While all addictions share certain brain biology, who gets hooked and who doesn't is an infinitely complex matter. The focus of addicts' obsessions has to do with how they were raised, and the habits and substances they were exposed to early in life. Studies also point to inherited genes associated with behaviors that lead to addictions in general, which may be why so many addicts are tempted by more than one substance or behavior, or seem to transfer their compulsions (e.g., an alcoholic who stops drinking only to become an exercise fanatic). But the biggest insight into addiction mechanics--one Anne might have benefited from knowing before she lost her job, marriage, house, and kids--has to do with gender.

Women at Risk

When it comes to substance abuse, nearly twice as many men as women have chemical dependencies to illicit drugs or alcohol. Women may be likelier to abuse prescription drugs, simply because they're more often prescribed habit-forming meds, says Johanna O'Flaherty, Ph.D., a vice president at the Betty Ford Center.
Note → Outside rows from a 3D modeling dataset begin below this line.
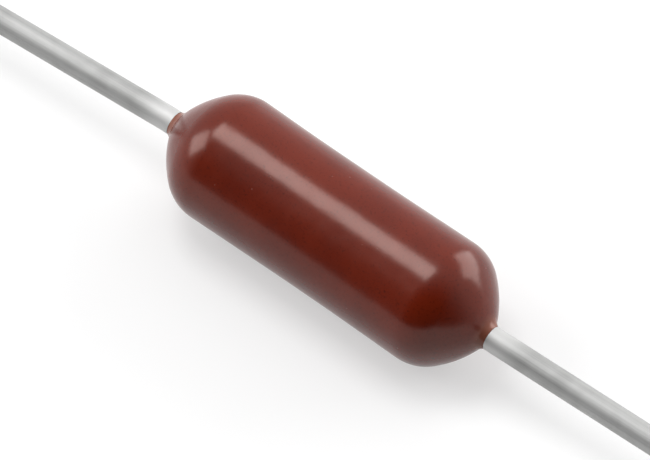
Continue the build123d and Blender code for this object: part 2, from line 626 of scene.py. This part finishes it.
def soft_box(name, direction, size, brightness):
    """A flat white panel that faces the part. Brightness 1 looks as bright as white paper."""
    lamp = bpy.data.lights.new(name, "AREA")
    lamp.shape = "RECTANGLE"
    lamp.size, lamp.size_y = size
    lamp.energy = brightness * math.pi * size[0] * size[1]
    panel = bpy.data.objects.new(name, lamp)
    panel.location = Vector(direction).normalized() * box_distance
    panel.rotation_euler = Vector(direction).to_track_quat("Z", "Y").to_euler()
    panel.visible_camera = False
    bpy.context.scene.collection.objects.link(panel)


soft_box("overhead_box", direction=(-0.33, 0.09, 0.94), size=(1.34, 1.2), brightness=6.5)
soft_box("left_box", direction=(-0.76, -0.34, 0.56), size=(1.6, 1.9), brightness=4.8)
soft_box("right_box", direction=(0.29, 0.90, 0.31), size=(2.6, 1.9), brightness=3.9)

tent_side = (-0.45, 0.80, -0.40)
tent_white = rgb(0.90, 0.90, 0.90)
room_dark = rgb(0.02, 0.02, 0.02)
tent_edge = (-0.85, -0.1)

room = Finish(bpy.data.worlds.new("room"), "Background")
looking = room.node("ShaderNodeTexCoord", {}, {}, "Generated")
toward_tent = room.node(
    "ShaderNodeVectorMath", {"operation": "DOT_PRODUCT"}, {0: looking, 1: tent_side}, "Value"
)
room.surface(Color=room.blend(room.ramp(toward_tent, *tent_edge), room_dark, tent_white), Strength=1.0)
bpy.context.scene.world = room.owner


# The camera stands above the front right with a long lens, and looks slightly to the left
# of the part's middle, as the photograph does.
view_azimuth = math.radians(39)
view_elevation = math.radians(57)
picture_width = 0.0157
lens_length_mm = 560
sensor_width_mm = 36
aim_aside = -0.000169

view_right = Vector((math.cos(view_azimuth), math.sin(view_azimuth), 0))
view_back = Vector((
    math.sin(view_azimuth) * math.cos(view_elevation),
    -math.cos(view_azimuth) * math.cos(view_elevation),
    math.sin(view_elevation),
))
aim = Vector((0, 0, axis_height)) + view_right * aim_aside
camera_data = bpy.data.cameras.new("camera")
camera_data.lens = lens_length_mm
camera_data.sensor_width = sensor_width_mm
camera = bpy.data.objects.new("camera", camera_data)
camera.location = aim + view_back * (picture_width * lens_length_mm / sensor_width_mm)
camera.rotation_euler = view_back.to_track_quat("Z", "Y").to_euler()
bpy.context.scene.collection.objects.link(camera)
bpy.context.scene.camera = camera
bpy.context.scene.view_settings.view_transform = "Standard"
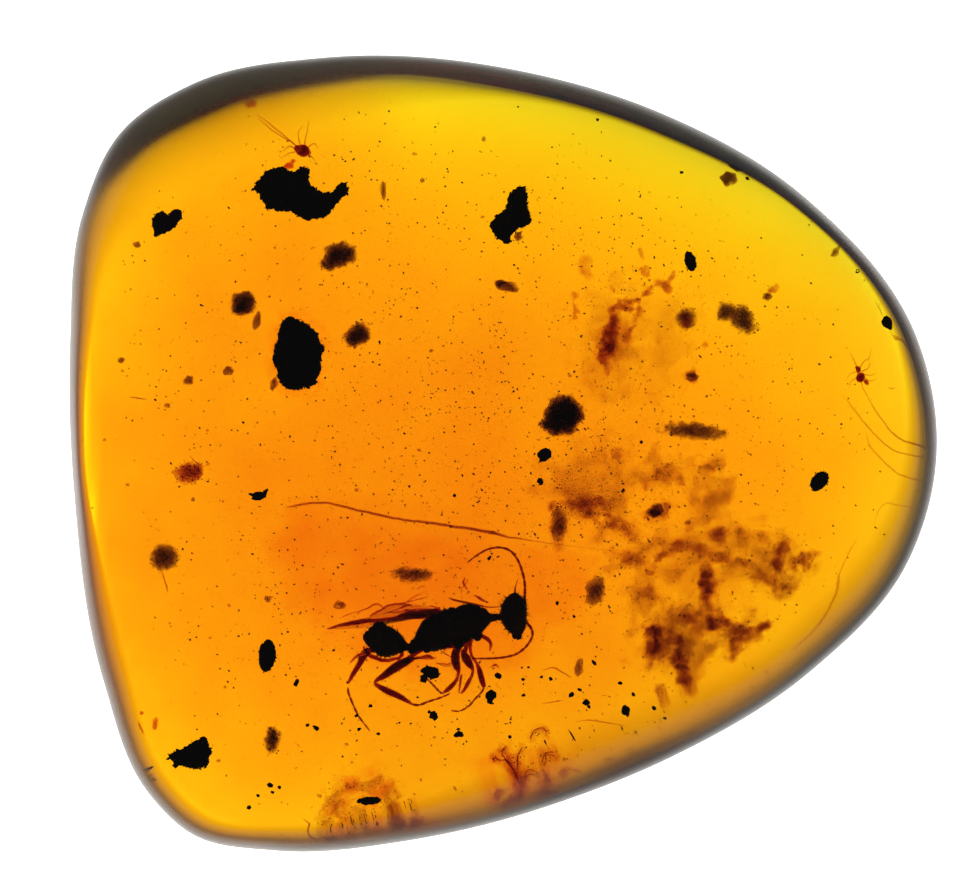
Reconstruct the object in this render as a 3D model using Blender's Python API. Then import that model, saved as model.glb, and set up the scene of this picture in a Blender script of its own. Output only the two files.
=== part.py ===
"""Insect in amber: a polished, lens-shaped piece of clear amber with a wasp sealed in it.

Besides the wasp, the resin holds two mites and a scatter of crumbs, clods, seeds and splinters.
The stone lies on the small flat of its belly. +X runs along its length towards the narrow nose,
+Y across it, and +Z up out of its face. The origin is under the middle of the outline, on the flat.

The resin itself is one piece. Here it is parted in two along a level plane, with a hairline gap,
so that each thing sealed in it can lie in a pocket that opens on the parting face.
"""
import math

import bmesh
import bpy
import numpy as np
from mathutils import Matrix, Vector, noise

MM = 0.001

# ---- Driving dimensions, in millimetres ----
BELLY = 2.8             # from the parting plane down to the flat of the belly
CROWN = 3.2             # from the parting plane up to the top of the dome
BELLY_FLAT = 0.50       # share of the outline's radius that the flat of the belly takes
PART_GAP = 0.3          # between the two halves
PIECE_GAP = 0.3         # between the resin and anything sealed in it
SAME = 1e-6             # shares closer than this are equal
AROUND = 72             # faces around the stone
EDGE_RINGS = 5          # rings of faces over each half's rounded edge
FACE_RINGS = 4          # rings of faces from there to the middle, the last one over the flat

# The outline as (degrees from +X, radius from the origin): a blunt nose on +X, two round corners
# at 140 and 228 degrees, and a nearly straight left side between them.
OUTLINE = [
    (0, 11.03), (15, 10.94), (40, 10.08), (65, 9.55), (90, 9.82), (115, 11.10), (130, 12.28),
    (140, 12.70), (150, 12.32), (165, 11.38), (185, 10.93), (210, 11.70), (224, 12.48),
    (231, 12.48), (240, 11.65), (255, 10.23), (275, 9.12), (300, 8.84), (325, 9.60), (345, 10.66),
]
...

Behavioral addictions are another story. Women might be at higher risk for so-called mall disorders--shopping, binge eating, stealing--in part because of old-school social norms, says Fong. Good girls don't drink, but they might steal a lipstick once in a while. What's more, on the Internet, all kinds of behavioral addictions can thrive in private. Once typically male obsessions--like sex, pornography, and gambling--now seem to be affecting females. At his UCLA center, for instance, Fong says he sees many, many women seeking help for gambling compulsions. (And a number of men who can't control their online shopping.)

Among those women is Lucy. Ten years ago, in her forties, she felt crushed by the strain of caring for her dying mother. "I was avoiding my issues," she says, but she did find an emotional outlet--at the casinos near her parents' Southern California home. Though her family once went to Vegas every Christmas, gambling had never fazed Lucy. But now that the casino was in her backyard, she couldn't seem to stay away. Soon, she was telling herself she'd stop by for an hour or two at the end of the day; she would wind up staying all night.

Still, she was functional, she says. She owned a condo and had enough money to live. "I was in denial," she says. "When you're in that state, you're not thinking clearly." At one point, she tried Gamblers Anonymous but she couldn't relate; the rooms were full of guys.

It took the death of her mother--and an inheritance--to sound the alarm. "If I gamble away this money my mom worked so hard to save, I don't know how I'll live with myself," she remembers thinking. She called Fong and went through intensive therapy. She hasn't stepped foot in a casino since.

Lucy's story nods to the fact that therapy could be even more effective if it treated men and women differently. Here's why: "There are changes in the chemistry of the brain that happen more rapidly in females," says neuroscientist Jill B. Becker, Ph.D., of the University of Michigan. Even though women typically tiptoe into addictions, and start with smaller doses than men do, they become hooked faster. And menstrual cycle hormone swings can also aggravate things by altering brain chemistry so that addictions form more powerful holds.

The promising news is that this research has dramatic implications for treatment. NIDA is supporting research to develop vaccines for nicotine and cocaine addictions, among others, says Shurtleff. In her lab, Becker is searching for similar gender-specific fixes. And therapy has caught up with the latest science: Understanding that females become addicted for different reasons than men do, are drawn to different substances and behaviors, and recover differently, addiction centers are designing specialized, single-sex support groups. All of which gives women a better chance of fighting their addictive demons.